Erfüllt der zugewiesene Platz diese Voraussetzungen, müssen die Eltern ihn annehmen. Das gilt auch dann, wenn sie sich einen Platz in einer Kita gewünscht haben, jedoch einer Tagesmutter zugewiesen wurden. Zwar geht, so Klebba, das Jugendamt bei der Platzvergabe so weit wie möglich auf den Wunsch der Eltern nach einer bestimmten Betreuungsform ein. „Sollte allerdings in keiner Einrichtung ein geeigneter Platz zur Verfügung stehen, kann auch ein Platz in der anderen Betreuungsform zugeteilt werden.“ Entscheiden sich die Eltern aus subjektiven Gründen gegen das Angebot – zum Beispiel weil ihnen die Räumlichkeiten nicht gefallen oder ihnen das Betreuungspersonal nicht kompetent erscheint – verfällt ihr gesetzlicher Anspruch auf einen Betreuungsplatz, da die Behörde ihrer Aufgabe offiziell nachgekommen ist.

PRIVAT STATT ÖFFENTLICH
Aber was ist, wenn nicht nur die Eltern scheitern, sondern auch das Jugendamt keinen geeigneten Platz findet? „In diesem Fall wäre zu prüfen, inwieweit die öffentliche Hand hier finanzierend einspringen kann“, sagt Klebba. So könnten die abgewiesenen Eltern einen Platz in einer privaten Kita in Anspruch nehmen, und die Jugendämter übernehmen dann die entstandenen Mehrkosten im Vergleich zu einem städtischen Angebot. Die Eltern zahlen weiterhin nur den Anteil, der bei der Unterbringung in einer öffentlichen Einrichtung auf sie zugekommen wäre. „Das setzt allerdings voraus, dass der Betreuungsbedarf rechtzeitig beim Jugendamt gemeldet wurde“, warnt Rechtsexperte Thomas Meysen vom Deutschen Institut für Jugendhilfe und Familienrecht. „In den meisten Bundesländern sind das mindestens drei Monate vor dem Kitabedarf.“ Außerdem müssen die Eltern die private Einrichtung nach wirtschaftlichen Gesichtspunkten aussuchen: Wer sein Kind in einer Edelkrippe unterbringt, riskiert die Finanzhilfe.

KLAGEN KOSTET

Ein denkbares Szenario: Das Kind ist in einer privaten Kita untergebracht. Dann findet das Jugendamt einen öffentlichen Platz, auf den das Kind sofort umsteigen muss. Theoretisch. Laut Meysen sprechen zwei Gründe dagegen: Das Kind hat sich an das neue Umfeld gewöhnt und der private Kitaplatz unterliegt einer Kündigungsfrist, muss also bis zu deren Ablauf weiterbezahlt werden. Der weitere Verbleib in der Privatkrippe könne deshalb vor dem Verwaltungsgericht eingeklagt werden.

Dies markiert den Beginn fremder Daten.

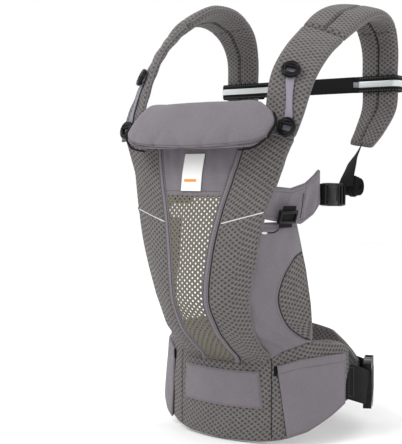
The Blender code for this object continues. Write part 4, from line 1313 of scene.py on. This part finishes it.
def make_waist_webbing():
    points = [belt_point(a, WEB_HEIGHT + 0.018 * (95 - a) / 21, WEB_OUT)
              for a in np.linspace(73.0, 95.5, 41)]
    web = ribbon("waist_web_right", points, UP, WAIST_WEB, WEB_THICK, BLACK_WEB, body=None,
                 node="waist_webbing_right")
    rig.blend(web, "carrier", "waist_buckle_plug_body", start=points[10], end=points[40])
    points = [belt_point(a, WEB_HEIGHT, WEB_OUT) for a in np.linspace(133.0, 152.0, 41)]
    ribbon("waist_web_left", points, UP, WAIST_WEB, WEB_THICK, BLACK_WEB, node="waist_webbing_left")
    box = [belt_point(a, WEB_HEIGHT + 0.016 + h, 0.0026)
           for a, h in ((74.5, -0.021), (78.5, -0.021), (78.5, 0.021), (74.5, 0.021),
                        (74.5, -0.021))]
    stitches("waist_web_stitch", [np.array(box)], slot="black_webbing")


# ---- shoulder straps -------------------------------------
STRAP_END_ROUND = 0.007                         # how far from its ends a strap starts to close
CROWN_SEAM = {1: 8.2, -1: 7.4}                  # the seam across each strap, and the left one's rows
CROWN_QUILTING = (8.6, 8.95, 9.3)
BUTTON_UPPER, BUTTON_LOWER = 2.02, 0.40         # places along the strap
BUTTON_STAND = 0.0037
UPPER_LATERAL = {1: -0.0030, -1: -0.0080}       # how far each button sits from the strap's middle
LOWER_LATERAL = {1: 0.0125, -1: 0.0030}


def button_lateral(t, side):
    f = (t - BUTTON_LOWER) / (BUTTON_UPPER - BUTTON_LOWER)
    return LOWER_LATERAL[side] + (UPPER_LATERAL[side] - LOWER_LATERAL[side]) * f


class StrapBody:
    """A padded strap: rings of a rounded oblong along the strap, with its face lengths."""

    def __init__(self, side, start, end, power=0.55):
        self.side = side
        centre_line = np.array([strap_centre(t, side) for t in np.linspace(start, end, 101)])
        length = running_length(centre_line, 0)[-1]
        self.ts = start + (end - start) * spaced(length, PITCH, STRAP_END_ROUND)
        frames = [strap_frame(t, side) for t in self.ts]
        centre, _, across, outward = (np.array([f[k] for f in frames], float) for k in range(4))
        width, thick = (np.array([f[k] for f in frames]) for k in (4, 5))
        around = np.linspace(0, tau, 1441)[:-1]
        shape = np.stack([np.sign(wave) * abs(wave) ** power
                          for wave in (np.cos(around), np.sin(around))], -1)
        round_shape = shape * np.array([width.mean(), thick.mean()]) / 2
        run = running_length(np.concatenate([round_shape, round_shape[:1]]), 0)
        count = int(run[-1] / PITCH) // 4 * 4
        places = np.linspace(0, run[-1], count + 1)[:-1]
        pick = [np.interp(places, run, np.append(shape[:, k], shape[0, k])) for k in range(2)]
        self.x = pick[0][None] * width[:, None] / 2
        self.y = pick[1][None] * thick[:, None] / 2
        self.face = pick[1]
        self.t = np.broadcast_to(running_length(centre, 0)[:, None], self.x.shape)
        self.s = np.broadcast_to(places[None], self.x.shape)
        self.centre, self.across, self.outward = centre, across, outward
        self.width, self.thick = width, thick

    def build(self, name, relief, node, flat_start=False):
        length = self.t[-1, 0]
        near_end = np.minimum(self.t[:, :1], length - self.t[:, :1])
        close = np.clip(1 - near_end / STRAP_END_ROUND, 0, 1)
        if flat_start:
            close[self.t[:, 0] < length / 2] = 0.0
        squeeze = np.sqrt(1 - close ** 2 * 0.97)
        swell = 1 + relief(self) / (self.thick[:, None] / 2) * abs(self.face)[None] ** 0.7
        y = self.y * swell * squeeze
        x = self.x * (1 - 0.06 * (1 - squeeze))
        self.verts = (self.centre[:, None] + self.across[:, None] * x[..., None]
                      + self.outward[:, None] * y[..., None])
        rows, columns = self.x.shape
        index = np.arange(rows * columns).reshape(rows, columns)
        after = np.roll(index, -1, axis=1)
        quads = np.stack([index[:-1], after[:-1], after[1:], index[1:]], -1).reshape(-1, 4)
        faces = quads.tolist() + [tuple(index[0][::-1]), tuple(index[-1])]
        uv = np.stack([self.s, self.t], -1)
        obj = add_piece(name, self.verts, faces, MESH, uv.reshape(-1, 2), node=node, side=self.side)
        rework(obj.data, face_out)
        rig.padded(obj, 0.6)
        return obj

    def line(self, lateral, start, end, face=1, lift=0.0):
        """A line along one face, `lateral` metres outwards from the strap's middle."""
        points = []
        for k in np.flatnonzero((start <= self.ts) & (self.ts <= end)):
            n = int((np.abs(self.x[k] - lateral) + (self.y[k] * face < 0)).argmin())
            points.append(self.verts[k, n] + self.outward[k] * lift * face)
        return np.array(points)

    def cross_line(self, t, face=1, reach=0.92):
        """A line across one face of the strap at place t."""
        k = int(np.abs(self.ts - t).argmin())
        wanted = [n for n in range(self.x.shape[1])
                  if self.y[k, n] * face > 0 and abs(self.x[k, n]) < self.width[k] / 2 * reach]
        wanted.sort(key=lambda n: self.x[k, n])
        return self.verts[k, wanted]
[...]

Sollte aber auch die Suche nach einer privaten Alternative erfolglos bleiben und ein Elternteil nicht arbeiten können, weil das Kind gehütet werden muss, kann man sich vor dem Zivilgericht den entstandenen Gehaltsausfall als Schadensersatz zurückholen. Angst vor einer Kündigung durch den Arbeitgeber muss man nicht haben. „Bis zum Ende des dritten Jahres des Kindes besteht ein Anspruch auf Elternzeit“, sagt Meysen.

Auf der Suche nach rechtlichem Beistand wird man schnell fündig. „Im Moment stellen sich viele Anwälte auf Klagen rund um Kita-Plätze ein. Besonders zu empfehlen sind Fachanwälte für Sozialrecht. Man sollte sich jedoch auf hohe Kosten einstellen, wenn man sie in Anspruch nimmt“, so der Rechtsexperte.